The applicant, Mr. Bazjaks, was serving a prison service. He was dissatisfied with the living conditions and treatment in prison.
The applicant alleged that he did not have at his disposal an effective domestic remedy by which to complain about the treatment and conditions in prison, in violation of Article 13 of the Convention.
The Court emphasized the state’s duty to provide an effective mechanism to enforce fundamental rights and freedoms. This mechanism must be able to examine an arguable complaint in substance and if necessary award appropriate compensation. The effectiveness of this mechanism does not mean that the outcome has to be favourable to the applicant.
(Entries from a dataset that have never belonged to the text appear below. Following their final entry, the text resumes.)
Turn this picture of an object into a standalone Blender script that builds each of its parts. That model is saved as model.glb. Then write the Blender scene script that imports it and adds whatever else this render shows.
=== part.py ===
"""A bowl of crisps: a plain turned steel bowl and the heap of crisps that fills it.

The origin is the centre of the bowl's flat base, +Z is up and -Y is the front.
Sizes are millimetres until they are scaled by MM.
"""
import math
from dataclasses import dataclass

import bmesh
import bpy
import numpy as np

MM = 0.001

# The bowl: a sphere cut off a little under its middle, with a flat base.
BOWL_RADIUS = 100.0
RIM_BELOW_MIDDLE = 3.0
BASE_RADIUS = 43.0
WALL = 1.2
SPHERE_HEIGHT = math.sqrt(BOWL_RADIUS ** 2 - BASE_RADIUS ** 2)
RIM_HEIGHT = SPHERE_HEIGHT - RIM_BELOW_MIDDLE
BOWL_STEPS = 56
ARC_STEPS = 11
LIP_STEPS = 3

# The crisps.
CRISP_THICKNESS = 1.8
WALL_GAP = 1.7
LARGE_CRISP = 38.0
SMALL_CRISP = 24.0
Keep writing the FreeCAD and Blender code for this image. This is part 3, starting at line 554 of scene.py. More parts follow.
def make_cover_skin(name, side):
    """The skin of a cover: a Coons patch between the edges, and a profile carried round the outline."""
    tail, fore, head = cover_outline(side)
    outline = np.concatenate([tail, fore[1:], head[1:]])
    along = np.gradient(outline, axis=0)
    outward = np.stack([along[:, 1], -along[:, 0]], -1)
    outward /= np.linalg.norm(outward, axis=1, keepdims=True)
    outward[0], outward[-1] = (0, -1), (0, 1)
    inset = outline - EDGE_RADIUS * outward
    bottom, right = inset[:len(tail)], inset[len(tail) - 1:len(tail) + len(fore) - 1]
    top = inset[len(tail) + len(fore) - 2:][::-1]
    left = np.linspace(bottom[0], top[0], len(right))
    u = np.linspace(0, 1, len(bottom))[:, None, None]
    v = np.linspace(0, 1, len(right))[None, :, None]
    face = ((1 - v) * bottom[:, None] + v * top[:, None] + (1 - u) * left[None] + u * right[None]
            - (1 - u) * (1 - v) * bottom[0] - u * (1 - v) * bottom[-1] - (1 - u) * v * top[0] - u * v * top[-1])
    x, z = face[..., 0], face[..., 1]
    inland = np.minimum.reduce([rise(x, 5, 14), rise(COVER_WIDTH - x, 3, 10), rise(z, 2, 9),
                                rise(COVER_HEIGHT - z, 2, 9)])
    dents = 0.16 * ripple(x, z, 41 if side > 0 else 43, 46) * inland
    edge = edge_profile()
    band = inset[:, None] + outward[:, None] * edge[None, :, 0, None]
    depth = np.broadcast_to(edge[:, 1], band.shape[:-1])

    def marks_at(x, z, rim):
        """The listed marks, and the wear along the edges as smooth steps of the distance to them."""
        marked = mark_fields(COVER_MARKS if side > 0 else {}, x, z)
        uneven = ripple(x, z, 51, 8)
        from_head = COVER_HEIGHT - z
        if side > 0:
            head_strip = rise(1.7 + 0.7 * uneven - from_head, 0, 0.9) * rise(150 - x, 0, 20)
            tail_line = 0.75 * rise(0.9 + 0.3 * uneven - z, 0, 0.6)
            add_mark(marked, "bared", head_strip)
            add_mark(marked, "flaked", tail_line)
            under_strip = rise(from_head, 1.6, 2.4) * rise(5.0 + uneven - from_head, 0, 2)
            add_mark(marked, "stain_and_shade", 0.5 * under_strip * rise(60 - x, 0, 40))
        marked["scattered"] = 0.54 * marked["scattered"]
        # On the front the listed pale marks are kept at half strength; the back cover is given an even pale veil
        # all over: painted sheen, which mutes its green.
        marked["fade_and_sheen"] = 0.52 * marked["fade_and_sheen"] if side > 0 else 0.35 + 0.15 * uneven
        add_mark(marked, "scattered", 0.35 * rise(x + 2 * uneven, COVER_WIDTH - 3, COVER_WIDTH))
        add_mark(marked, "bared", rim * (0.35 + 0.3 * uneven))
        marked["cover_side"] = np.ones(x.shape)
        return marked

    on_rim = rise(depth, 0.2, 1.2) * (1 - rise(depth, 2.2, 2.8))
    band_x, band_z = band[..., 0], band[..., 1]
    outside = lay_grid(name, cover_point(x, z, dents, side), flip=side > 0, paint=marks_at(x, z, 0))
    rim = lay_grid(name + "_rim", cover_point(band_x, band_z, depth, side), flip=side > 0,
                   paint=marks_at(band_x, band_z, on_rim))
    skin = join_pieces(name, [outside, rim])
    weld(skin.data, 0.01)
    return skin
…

This authority does not need to be a judicial authority; however the powers and guarantees it offers are important to determine its effectiveness. Also, even if a single remedy does not by itself entirely satisfy the requirements of an effective remedy, the aggregate of remedies provided for under domestic law may do so. The Court noted that compensation for non-pecuniary damage should as a matter of principle be available as part of the range of possible remedies for a breach of Articles 2 (right to life) and 3 (prohibition of torture and inhuman and degrading treatment), which rank as the most fundamental provisions of the Convention. In the particular case the Court found that there were no effective remedies available to Mr. Bazjaks in violation of Article 13 of the Convention.